(A run of records)

## START

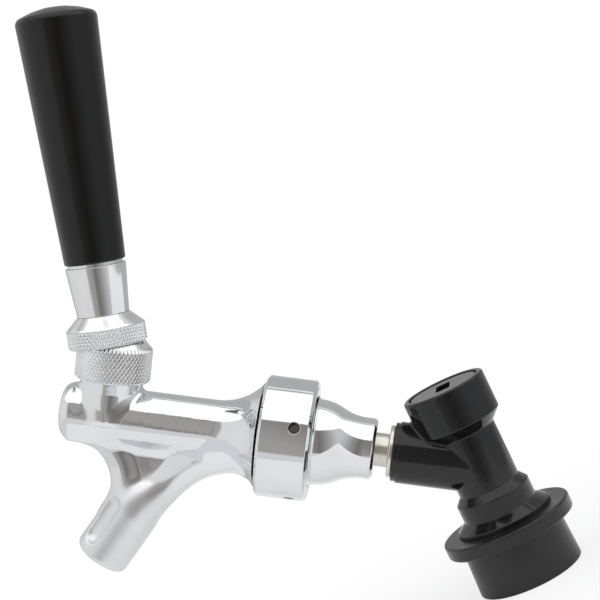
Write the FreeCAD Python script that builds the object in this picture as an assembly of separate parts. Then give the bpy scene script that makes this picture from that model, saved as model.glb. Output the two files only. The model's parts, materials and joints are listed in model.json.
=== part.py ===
import FreeCAD, Part
import math
import os

from FreeCAD import Placement, Rotation, Vector

# Beer faucet on a ball-lock keg disconnect, held open by its lever.
# Units are millimetres. +Z runs up the disconnect's barrel, the origin is on the barrel's axis
# at the rim that goes over the keg post, and the faucet points towards -X.
# Three local frames are used. The post frame is the part's own frame. In the faucet frame X runs
# along the faucet's axis towards its front, Z stands square to it, and the origin is where that
# axis meets the barrel's. In the lever frame Z runs up the lever from the centre of its ball.

# Clearances
RUNNING = 0.05
THREAD = 0.05
SEAT_GAP = 0.1
MOVING_GAP = 0.3
SPRING_GAP = 0.3

# Edges that several turned pieces share, and how far a cutter runs past the face that it opens
EDGE_BREAK = 0.4
THREAD_EDGE = 0.6
OVERCUT = 1.0

# Spans that a spring's wire is swept in, for each turn
COIL_SPANS_A_TURN = 4

# Angles, degrees
FAUCET_RISE = 32.1
LEVER_LEAN = 14.75
LEVER_SWING = 30.0
SPOUT_LEAN = 28.5

# Disconnect body, heights along the barrel
MOUTH_R = 9.8
MOUTH_DEPTH = 10.5
SEAL_BORE_R = 8.45
SEAL_BORE_LEN = 6.0
LOWER_TUBE_R = 13.4
COLLAR_STEP = 1.95
COLLAR_BOTTOM_Z = 17.5
COLLAR_TOP_Z = 20.95
RING_R = 12.1
RING_BOTTOM_Z = 23.4
RING_TOP_Z = 28.95
BARREL_TUBE_R = 9.95
BARREL_BOTTOM_Z = 31.4
HEAD_R = 13.4
HEAD_NECK_Z = 49.75
HEAD_BOTTOM_Z = 53.25
HEAD_TOP_Z = 65.6
HEAD_EDGE = 0.8
CHAMBER_R = 6.8
CHAMBER_FLOOR_Z = 22.0
PIN_HOLE_R = 3.0
SEAT_WALL = 3.2
ARM_R = 9.65
ARM_RIM_R = 9.2
ARM_RIM_LEN = 1.5
ARM_REACH = 26.8
ARM_AXIS_Z = 39.0
ARM_BORE_R = 2.4
INSERT_R = 5.9
INSERT_LEN = 12.0

# Cap of the disconnect
CAP_R = 11.1
CAP_THICK = 3.9
CAP_GROOVE = 0.5
CAP_SINK = 0.3
CAP_PLUG_R = 9.2
CAP_PLUG_LEN = 5.0
CAP_SLOT_LONG = 10.0
CAP_SLOT_WIDE = 4.6
CAP_SLOT_DEEP = 2.4
CAP_SLOT_CORNER = 0.9
CAP_POCKET_R = 6.2
CAP_POCKET_DEPTH = 1.5
CAP_GASKET_THICK = 0.8

# Poppet inside the disconnect
POPPET_PIN_R = 2.2
POPPET_STEM_R = 2.8
POPPET_EDGE = 0.5
POPPET_TIP_Z = 17.3
POPPET_HEAD_R = 5.6
POPPET_HEAD_THICK = 2.4
POPPET_GUIDE_R = 6.4
POPPET_GUIDE_THICK = 1.6
POPPET_FLOWS = 3
POPPET_FLOW_R = 1.5
POPPET_SPIGOT_R = 3.4
POPPET_SPIGOT_LEN = 7.0
POPPET_SEAL_WIRE_R = 0.9
POPPET_SPRING_WIRE_R = 0.5
POPPET_SPRING_TURNS = 7

# Locking sleeve, its ring, spring and balls
SLEEVE_FLANGE_REACH = 4.6
SLEEVE_FLANGE_BOTTOM_Z = 15.05
SLEEVE_TOP_Z = 19.65
SLEEVE_WALL = 1.1
SLEEVE_SKIRT_FLARE = 0.6
SLEEVE_SEAT_Z = 8.6
SLEEVE_TRAVEL = 4.5
SLEEVE_EDGE = 0.6
BALL_COUNT = 3
BALL_R = 2.4
BALL_Z = 6.5
BALL_TRAVEL = 1.2
RAMP_TOP_Z = 7.0
RING_WIRE = 1.0
RING_Z = 0.6
RING_DEPTH = 0.8
RING_OPENING = 3.0
SLEEVE_SPRING_WIRE_R = 0.55
SLEEVE_SPRING_TURNS = 3

# Threaded stud between the disconnect's arm and the shank adapter
STUD_R = 5.3
STUD_FLANGE_R = 8.15
STUD_FLANGE_THICK = 1.5
STUD_NECK_LEN = 4.15
STUD_GRIP_LEN = 8.0
STUD_BORE_R = 2.2
FLARE_LEN = 2.6
FLARE_TIP_R = 3.0
FLARE_SEAL_THICK = 1.2
FLARE_SEAL_R = 5.1
FLARE_SEAL_HOLE_R = 2.5
INSERT_EDGE = 1.0

# Shank adapter
ADAPTER_LEN = 27.3
ADAPTER_REAR_R = 9.6
ADAPTER_BEVEL = 0.9
ADAPTER_WAIST_LEN = 3.5
ADAPTER_SHOULDER_STEP = 0.8
ADAPTER_THREAD_LEN = 8.6
ADAPTER_WAY_R = 2.8
ADAPTER_BORE_R = 6.6
ADAPTER_BORE_LEN = 13.5

# Coupling nut, its snap ring and the washer between body and adapter
NUT_WALL = 4.75
NUT_LEN = 16.3
NUT_CHAMFER = 0.7
NUT_LIP = 4.3
NUT_TO_FLARE = 0.8
NUT_HOLE_R = 1.8
NUT_HOLE_DEEP = 3.0
NUT_HOLE_FROM_REAR = 5.2
NUT_HOLE_COUNT = 4
NUT_HOLE_TURN = 10.0
SNAP_THICK = 1.5
SNAP_GROOVE_DEPTH = 1.0
SNAP_STAND = 1.1
SNAP_TO_THREAD = 0.7
SNAP_GAP = 5.0
COUPLING_WASHER_THICK = 1.5
COUPLING_WASHER_R = 12.2
COUPLING_WASHER_HOLE_R = 8.0

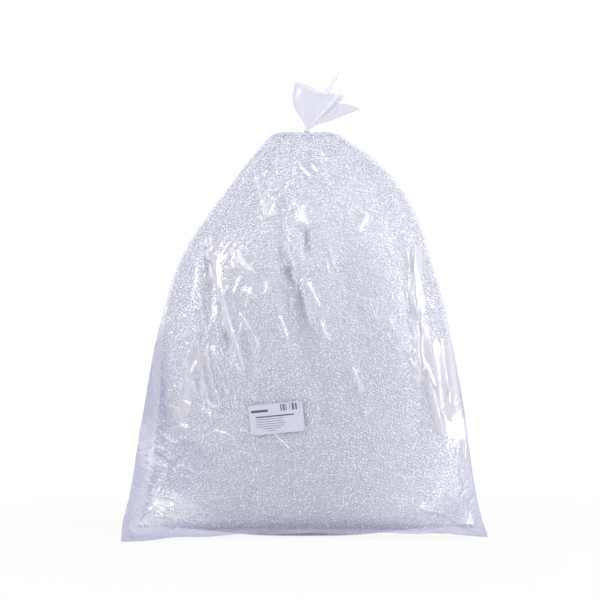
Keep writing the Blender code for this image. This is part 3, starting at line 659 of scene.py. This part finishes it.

## END

EXERCISE AIM:
Repeat the data above, word for word.

WRITTEN SOLUTION:
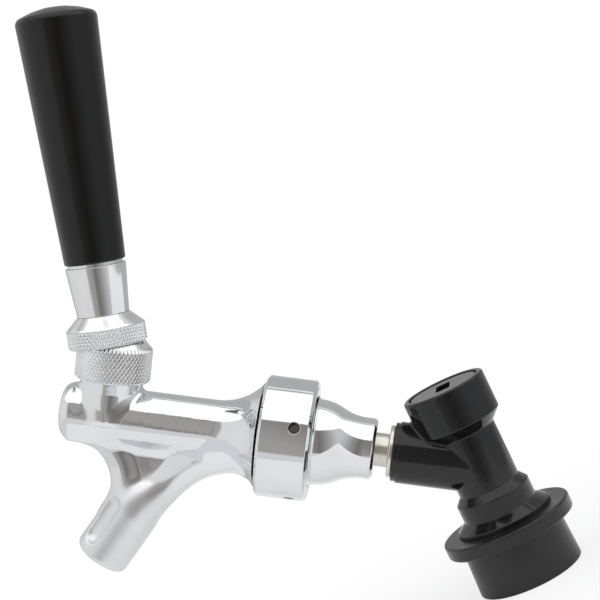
Write the FreeCAD Python script that builds the object in this picture as an assembly of separate parts. Then give the bpy scene script that makes this picture from that model, saved as model.glb. Output the two files only. The model's parts, materials and joints are listed in model.json.
=== part.py ===
import FreeCAD, Part
import math
import os

from FreeCAD import Placement, Rotation, Vector

# Beer faucet on a ball-lock keg disconnect, held open by its lever.
# Units are millimetres. +Z runs up the disconnect's barrel, the origin is on the barrel's axis
# at the rim that goes over the keg post, and the faucet points towards -X.
# Three local frames are used. The post frame is the part's own frame. In the faucet frame X runs
# along the faucet's axis towards its front, Z stands square to it, and the origin is where that
# axis meets the barrel's. In the lever frame Z runs up the lever from the centre of its ball.

# Clearances
RUNNING = 0.05
THREAD = 0.05
SEAT_GAP = 0.1
MOVING_GAP = 0.3
SPRING_GAP = 0.3

# Edges that several turned pieces share, and how far a cutter runs past the face that it opens
EDGE_BREAK = 0.4
THREAD_EDGE = 0.6
OVERCUT = 1.0

# Spans that a spring's wire is swept in, for each turn
COIL_SPANS_A_TURN = 4

# Angles, degrees
FAUCET_RISE = 32.1
LEVER_LEAN = 14.75
LEVER_SWING = 30.0
SPOUT_LEAN = 28.5

# Disconnect body, heights along the barrel
MOUTH_R = 9.8
MOUTH_DEPTH = 10.5
SEAL_BORE_R = 8.45
SEAL_BORE_LEN = 6.0
LOWER_TUBE_R = 13.4
COLLAR_STEP = 1.95
COLLAR_BOTTOM_Z = 17.5
COLLAR_TOP_Z = 20.95
RING_R = 12.1
RING_BOTTOM_Z = 23.4
RING_TOP_Z = 28.95
BARREL_TUBE_R = 9.95
BARREL_BOTTOM_Z = 31.4
HEAD_R = 13.4
HEAD_NECK_Z = 49.75
HEAD_BOTTOM_Z = 53.25
HEAD_TOP_Z = 65.6
HEAD_EDGE = 0.8
CHAMBER_R = 6.8
CHAMBER_FLOOR_Z = 22.0
PIN_HOLE_R = 3.0
SEAT_WALL = 3.2
ARM_R = 9.65
ARM_RIM_R = 9.2
ARM_RIM_LEN = 1.5
ARM_REACH = 26.8
ARM_AXIS_Z = 39.0
ARM_BORE_R = 2.4
INSERT_R = 5.9
INSERT_LEN = 12.0

# Cap of the disconnect
CAP_R = 11.1
CAP_THICK = 3.9
CAP_GROOVE = 0.5
CAP_SINK = 0.3
CAP_PLUG_R = 9.2
CAP_PLUG_LEN = 5.0
CAP_SLOT_LONG = 10.0
CAP_SLOT_WIDE = 4.6
CAP_SLOT_DEEP = 2.4
CAP_SLOT_CORNER = 0.9
CAP_POCKET_R = 6.2
CAP_POCKET_DEPTH = 1.5
CAP_GASKET_THICK = 0.8

# Poppet inside the disconnect
POPPET_PIN_R = 2.2
POPPET_STEM_R = 2.8
POPPET_EDGE = 0.5
POPPET_TIP_Z = 17.3
POPPET_HEAD_R = 5.6
POPPET_HEAD_THICK = 2.4
POPPET_GUIDE_R = 6.4
POPPET_GUIDE_THICK = 1.6
POPPET_FLOWS = 3
POPPET_FLOW_R = 1.5
POPPET_SPIGOT_R = 3.4
POPPET_SPIGOT_LEN = 7.0
POPPET_SEAL_WIRE_R = 0.9
POPPET_SPRING_WIRE_R = 0.5
POPPET_SPRING_TURNS = 7

# Locking sleeve, its ring, spring and balls
SLEEVE_FLANGE_REACH = 4.6
SLEEVE_FLANGE_BOTTOM_Z = 15.05
SLEEVE_TOP_Z = 19.65
SLEEVE_WALL = 1.1
SLEEVE_SKIRT_FLARE = 0.6
SLEEVE_SEAT_Z = 8.6
SLEEVE_TRAVEL = 4.5
SLEEVE_EDGE = 0.6
BALL_COUNT = 3
BALL_R = 2.4
BALL_Z = 6.5
BALL_TRAVEL = 1.2
RAMP_TOP_Z = 7.0
RING_WIRE = 1.0
RING_Z = 0.6
RING_DEPTH = 0.8
RING_OPENING = 3.0
SLEEVE_SPRING_WIRE_R = 0.55
SLEEVE_SPRING_TURNS = 3

# Threaded stud between the disconnect's arm and the shank adapter
STUD_R = 5.3
STUD_FLANGE_R = 8.15
STUD_FLANGE_THICK = 1.5
STUD_NECK_LEN = 4.15
STUD_GRIP_LEN = 8.0
STUD_BORE_R = 2.2
FLARE_LEN = 2.6
FLARE_TIP_R = 3.0
FLARE_SEAL_THICK = 1.2
FLARE_SEAL_R = 5.1
FLARE_SEAL_HOLE_R = 2.5
INSERT_EDGE = 1.0

# Shank adapter
ADAPTER_LEN = 27.3
ADAPTER_REAR_R = 9.6
ADAPTER_BEVEL = 0.9
ADAPTER_WAIST_LEN = 3.5
ADAPTER_SHOULDER_STEP = 0.8
ADAPTER_THREAD_LEN = 8.6
ADAPTER_WAY_R = 2.8
ADAPTER_BORE_R = 6.6
ADAPTER_BORE_LEN = 13.5

# Coupling nut, its snap ring and the washer between body and adapter
NUT_WALL = 4.75
NUT_LEN = 16.3
NUT_CHAMFER = 0.7
NUT_LIP = 4.3
NUT_TO_FLARE = 0.8
NUT_HOLE_R = 1.8
NUT_HOLE_DEEP = 3.0
NUT_HOLE_FROM_REAR = 5.2
NUT_HOLE_COUNT = 4
NUT_HOLE_TURN = 10.0
SNAP_THICK = 1.5
SNAP_GROOVE_DEPTH = 1.0
SNAP_STAND = 1.1
SNAP_TO_THREAD = 0.7
SNAP_GAP = 5.0
COUPLING_WASHER_THICK = 1.5
COUPLING_WASHER_R = 12.2
COUPLING_WASHER_HOLE_R = 8.0

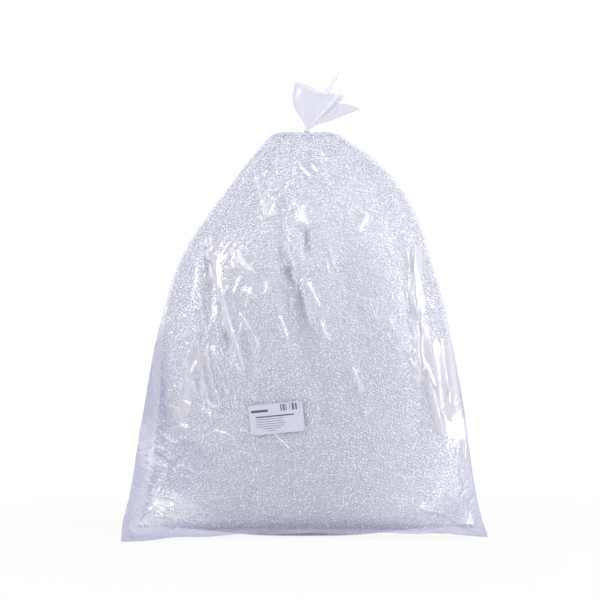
Keep writing the Blender code for this image. This is part 3, starting at line 659 of scene.py. This part finishes it.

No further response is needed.